• **Provided material**

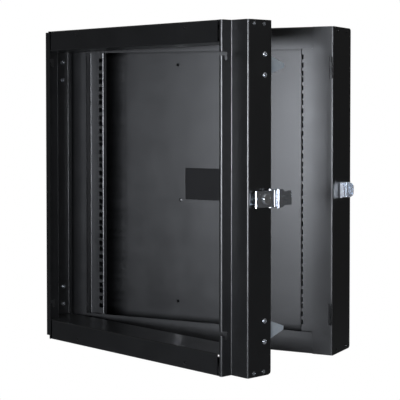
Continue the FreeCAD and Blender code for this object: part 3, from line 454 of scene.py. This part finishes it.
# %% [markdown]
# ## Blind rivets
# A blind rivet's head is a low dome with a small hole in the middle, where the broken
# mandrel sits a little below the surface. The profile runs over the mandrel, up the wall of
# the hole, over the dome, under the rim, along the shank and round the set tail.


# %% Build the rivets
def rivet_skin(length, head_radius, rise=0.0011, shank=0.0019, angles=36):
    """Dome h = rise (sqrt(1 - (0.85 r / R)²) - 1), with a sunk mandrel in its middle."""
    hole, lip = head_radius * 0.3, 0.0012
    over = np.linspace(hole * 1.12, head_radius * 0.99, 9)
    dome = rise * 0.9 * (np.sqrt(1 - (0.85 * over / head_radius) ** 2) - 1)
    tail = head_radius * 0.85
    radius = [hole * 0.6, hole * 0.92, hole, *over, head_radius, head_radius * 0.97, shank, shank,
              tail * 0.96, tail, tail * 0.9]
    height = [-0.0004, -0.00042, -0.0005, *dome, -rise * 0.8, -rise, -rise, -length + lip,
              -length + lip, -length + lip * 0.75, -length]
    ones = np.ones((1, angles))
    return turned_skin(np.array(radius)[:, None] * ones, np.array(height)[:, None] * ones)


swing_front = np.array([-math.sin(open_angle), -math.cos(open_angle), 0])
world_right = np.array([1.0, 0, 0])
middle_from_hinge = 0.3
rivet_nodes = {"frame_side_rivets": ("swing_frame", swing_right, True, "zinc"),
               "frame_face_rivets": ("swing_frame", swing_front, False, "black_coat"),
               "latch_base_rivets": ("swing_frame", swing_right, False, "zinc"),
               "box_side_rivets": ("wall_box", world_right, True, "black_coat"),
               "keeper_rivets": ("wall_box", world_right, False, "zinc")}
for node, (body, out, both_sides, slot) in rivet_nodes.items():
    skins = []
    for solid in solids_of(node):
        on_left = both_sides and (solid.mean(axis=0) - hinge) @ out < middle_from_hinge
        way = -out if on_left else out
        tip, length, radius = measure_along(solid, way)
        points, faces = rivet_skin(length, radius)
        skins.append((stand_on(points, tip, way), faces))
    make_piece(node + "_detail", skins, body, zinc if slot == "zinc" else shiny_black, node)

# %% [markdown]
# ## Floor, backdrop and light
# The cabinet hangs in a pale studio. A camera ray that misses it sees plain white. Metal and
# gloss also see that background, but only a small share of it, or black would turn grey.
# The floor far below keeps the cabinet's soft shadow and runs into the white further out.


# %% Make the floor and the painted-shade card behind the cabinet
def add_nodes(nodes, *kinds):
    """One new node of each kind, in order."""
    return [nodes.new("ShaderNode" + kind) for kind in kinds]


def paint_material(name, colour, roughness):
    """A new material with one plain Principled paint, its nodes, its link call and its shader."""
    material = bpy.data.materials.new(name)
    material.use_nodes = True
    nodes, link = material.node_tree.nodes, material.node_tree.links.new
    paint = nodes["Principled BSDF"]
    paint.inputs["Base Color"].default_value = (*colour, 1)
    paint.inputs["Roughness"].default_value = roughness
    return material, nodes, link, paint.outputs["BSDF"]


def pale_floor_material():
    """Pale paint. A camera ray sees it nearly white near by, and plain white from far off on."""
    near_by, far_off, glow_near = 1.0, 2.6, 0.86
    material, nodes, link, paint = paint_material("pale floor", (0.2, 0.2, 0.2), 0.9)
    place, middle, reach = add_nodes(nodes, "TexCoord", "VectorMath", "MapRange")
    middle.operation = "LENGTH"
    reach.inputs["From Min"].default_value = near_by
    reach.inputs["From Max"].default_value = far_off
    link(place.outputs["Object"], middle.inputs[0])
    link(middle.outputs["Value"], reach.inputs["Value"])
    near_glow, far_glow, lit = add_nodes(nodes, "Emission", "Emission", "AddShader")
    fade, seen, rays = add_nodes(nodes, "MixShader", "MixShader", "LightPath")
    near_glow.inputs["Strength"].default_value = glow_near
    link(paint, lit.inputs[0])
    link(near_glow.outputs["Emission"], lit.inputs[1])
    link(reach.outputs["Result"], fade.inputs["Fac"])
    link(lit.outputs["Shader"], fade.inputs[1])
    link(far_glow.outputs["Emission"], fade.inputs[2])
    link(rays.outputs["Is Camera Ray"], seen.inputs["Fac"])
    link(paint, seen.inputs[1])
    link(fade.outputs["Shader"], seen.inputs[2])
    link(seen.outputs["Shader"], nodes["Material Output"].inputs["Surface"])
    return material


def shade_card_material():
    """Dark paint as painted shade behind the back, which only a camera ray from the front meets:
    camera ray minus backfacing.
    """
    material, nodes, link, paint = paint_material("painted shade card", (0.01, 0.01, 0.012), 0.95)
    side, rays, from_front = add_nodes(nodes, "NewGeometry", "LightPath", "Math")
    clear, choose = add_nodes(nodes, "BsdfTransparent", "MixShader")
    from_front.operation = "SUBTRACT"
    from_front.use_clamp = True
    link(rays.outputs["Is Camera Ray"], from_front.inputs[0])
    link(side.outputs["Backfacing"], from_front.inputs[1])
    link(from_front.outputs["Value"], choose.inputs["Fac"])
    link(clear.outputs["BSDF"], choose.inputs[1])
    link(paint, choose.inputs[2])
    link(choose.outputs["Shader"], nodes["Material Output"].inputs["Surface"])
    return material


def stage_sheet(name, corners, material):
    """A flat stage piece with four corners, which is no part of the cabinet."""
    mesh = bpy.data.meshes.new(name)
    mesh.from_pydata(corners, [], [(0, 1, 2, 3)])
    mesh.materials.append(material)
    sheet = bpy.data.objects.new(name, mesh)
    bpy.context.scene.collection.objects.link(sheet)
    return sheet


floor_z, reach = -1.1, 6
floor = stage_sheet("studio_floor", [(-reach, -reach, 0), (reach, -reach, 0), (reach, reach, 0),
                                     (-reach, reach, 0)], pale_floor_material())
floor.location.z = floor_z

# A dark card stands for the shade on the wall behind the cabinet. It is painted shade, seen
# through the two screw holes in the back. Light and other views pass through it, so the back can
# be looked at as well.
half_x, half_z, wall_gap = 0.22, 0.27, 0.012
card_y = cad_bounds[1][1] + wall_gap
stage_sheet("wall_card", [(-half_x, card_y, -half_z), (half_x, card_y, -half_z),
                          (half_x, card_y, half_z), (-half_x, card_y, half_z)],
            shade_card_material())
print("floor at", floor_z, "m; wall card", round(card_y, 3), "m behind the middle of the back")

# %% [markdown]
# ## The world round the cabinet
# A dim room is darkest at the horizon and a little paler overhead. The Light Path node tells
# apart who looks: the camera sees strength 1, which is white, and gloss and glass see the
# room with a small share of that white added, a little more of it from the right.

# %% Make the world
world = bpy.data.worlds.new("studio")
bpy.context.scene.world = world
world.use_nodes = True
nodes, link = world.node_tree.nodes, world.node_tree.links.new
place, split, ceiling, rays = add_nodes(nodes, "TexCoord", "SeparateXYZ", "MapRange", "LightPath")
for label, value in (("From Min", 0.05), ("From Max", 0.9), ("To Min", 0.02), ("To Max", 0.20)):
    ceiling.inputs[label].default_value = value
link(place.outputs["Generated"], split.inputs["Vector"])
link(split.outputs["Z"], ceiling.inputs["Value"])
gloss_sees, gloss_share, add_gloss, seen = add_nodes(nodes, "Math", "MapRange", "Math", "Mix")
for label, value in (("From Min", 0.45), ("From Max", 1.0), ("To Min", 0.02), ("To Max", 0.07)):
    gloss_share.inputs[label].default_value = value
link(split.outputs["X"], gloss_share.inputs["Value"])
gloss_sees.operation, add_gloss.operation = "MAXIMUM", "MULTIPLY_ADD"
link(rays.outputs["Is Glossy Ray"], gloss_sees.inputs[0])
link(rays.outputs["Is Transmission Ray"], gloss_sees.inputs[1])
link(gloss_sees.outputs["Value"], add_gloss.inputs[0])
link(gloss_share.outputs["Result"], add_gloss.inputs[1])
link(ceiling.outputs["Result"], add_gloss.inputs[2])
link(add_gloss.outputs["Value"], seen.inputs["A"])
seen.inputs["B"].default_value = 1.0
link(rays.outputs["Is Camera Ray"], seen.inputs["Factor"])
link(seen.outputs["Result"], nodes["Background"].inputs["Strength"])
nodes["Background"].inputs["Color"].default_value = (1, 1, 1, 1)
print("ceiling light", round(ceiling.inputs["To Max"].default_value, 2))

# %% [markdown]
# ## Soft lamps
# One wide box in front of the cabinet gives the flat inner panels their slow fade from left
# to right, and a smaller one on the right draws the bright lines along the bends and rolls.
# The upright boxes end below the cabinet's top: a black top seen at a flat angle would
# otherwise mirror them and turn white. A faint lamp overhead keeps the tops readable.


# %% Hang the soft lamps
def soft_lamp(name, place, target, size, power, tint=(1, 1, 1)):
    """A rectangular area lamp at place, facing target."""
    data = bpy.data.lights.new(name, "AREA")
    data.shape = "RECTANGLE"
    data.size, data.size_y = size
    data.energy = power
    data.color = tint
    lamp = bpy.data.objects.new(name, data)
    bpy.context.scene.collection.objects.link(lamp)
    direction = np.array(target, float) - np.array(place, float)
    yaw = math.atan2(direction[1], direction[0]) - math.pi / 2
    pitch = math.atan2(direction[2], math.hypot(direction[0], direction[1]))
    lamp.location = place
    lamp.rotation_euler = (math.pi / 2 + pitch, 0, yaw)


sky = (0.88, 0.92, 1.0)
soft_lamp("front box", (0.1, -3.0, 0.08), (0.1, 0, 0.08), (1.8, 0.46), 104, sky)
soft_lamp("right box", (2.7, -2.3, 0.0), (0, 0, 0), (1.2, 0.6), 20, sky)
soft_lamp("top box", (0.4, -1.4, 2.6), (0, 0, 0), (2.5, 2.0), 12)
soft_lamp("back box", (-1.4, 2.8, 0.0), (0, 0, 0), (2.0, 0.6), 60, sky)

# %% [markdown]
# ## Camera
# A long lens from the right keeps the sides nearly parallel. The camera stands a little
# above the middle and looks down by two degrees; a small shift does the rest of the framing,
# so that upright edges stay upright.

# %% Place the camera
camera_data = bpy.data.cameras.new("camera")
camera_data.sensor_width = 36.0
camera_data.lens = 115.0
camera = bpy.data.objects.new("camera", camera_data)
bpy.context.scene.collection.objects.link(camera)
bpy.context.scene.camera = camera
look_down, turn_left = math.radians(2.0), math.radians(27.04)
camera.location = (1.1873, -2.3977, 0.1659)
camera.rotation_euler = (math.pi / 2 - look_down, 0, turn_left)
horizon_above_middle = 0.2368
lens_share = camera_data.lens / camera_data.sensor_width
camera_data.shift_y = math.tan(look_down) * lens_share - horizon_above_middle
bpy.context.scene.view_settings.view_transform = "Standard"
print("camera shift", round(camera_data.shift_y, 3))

• **Exercise brief**
Everything from the first line of the material through the line containing "else shiny_black, node)" is to be printed exactly; lines after that are to be left out.

• **Final result**
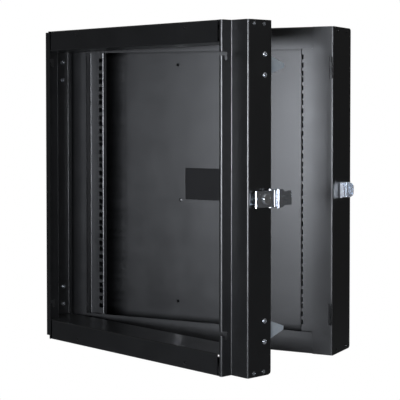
Continue the FreeCAD and Blender code for this object: part 3, from line 454 of scene.py. This part finishes it.
# %% [markdown]
# ## Blind rivets
# A blind rivet's head is a low dome with a small hole in the middle, where the broken
# mandrel sits a little below the surface. The profile runs over the mandrel, up the wall of
# the hole, over the dome, under the rim, along the shank and round the set tail.


# %% Build the rivets
def rivet_skin(length, head_radius, rise=0.0011, shank=0.0019, angles=36):
    """Dome h = rise (sqrt(1 - (0.85 r / R)²) - 1), with a sunk mandrel in its middle."""
    hole, lip = head_radius * 0.3, 0.0012
    over = np.linspace(hole * 1.12, head_radius * 0.99, 9)
    dome = rise * 0.9 * (np.sqrt(1 - (0.85 * over / head_radius) ** 2) - 1)
    tail = head_radius * 0.85
    radius = [hole * 0.6, hole * 0.92, hole, *over, head_radius, head_radius * 0.97, shank, shank,
              tail * 0.96, tail, tail * 0.9]
    height = [-0.0004, -0.00042, -0.0005, *dome, -rise * 0.8, -rise, -rise, -length + lip,
              -length + lip, -length + lip * 0.75, -length]
    ones = np.ones((1, angles))
    return turned_skin(np.array(radius)[:, None] * ones, np.array(height)[:, None] * ones)


swing_front = np.array([-math.sin(open_angle), -math.cos(open_angle), 0])
world_right = np.array([1.0, 0, 0])
middle_from_hinge = 0.3
rivet_nodes = {"frame_side_rivets": ("swing_frame", swing_right, True, "zinc"),
               "frame_face_rivets": ("swing_frame", swing_front, False, "black_coat"),
               "latch_base_rivets": ("swing_frame", swing_right, False, "zinc"),
               "box_side_rivets": ("wall_box", world_right, True, "black_coat"),
               "keeper_rivets": ("wall_box", world_right, False, "zinc")}
for node, (body, out, both_sides, slot) in rivet_nodes.items():
    skins = []
    for solid in solids_of(node):
        on_left = both_sides and (solid.mean(axis=0) - hinge) @ out < middle_from_hinge
        way = -out if on_left else out
        tip, length, radius = measure_along(solid, way)
        points, faces = rivet_skin(length, radius)
        skins.append((stand_on(points, tip, way), faces))
    make_piece(node + "_detail", skins, body, zinc if slot == "zinc" else shiny_black, node)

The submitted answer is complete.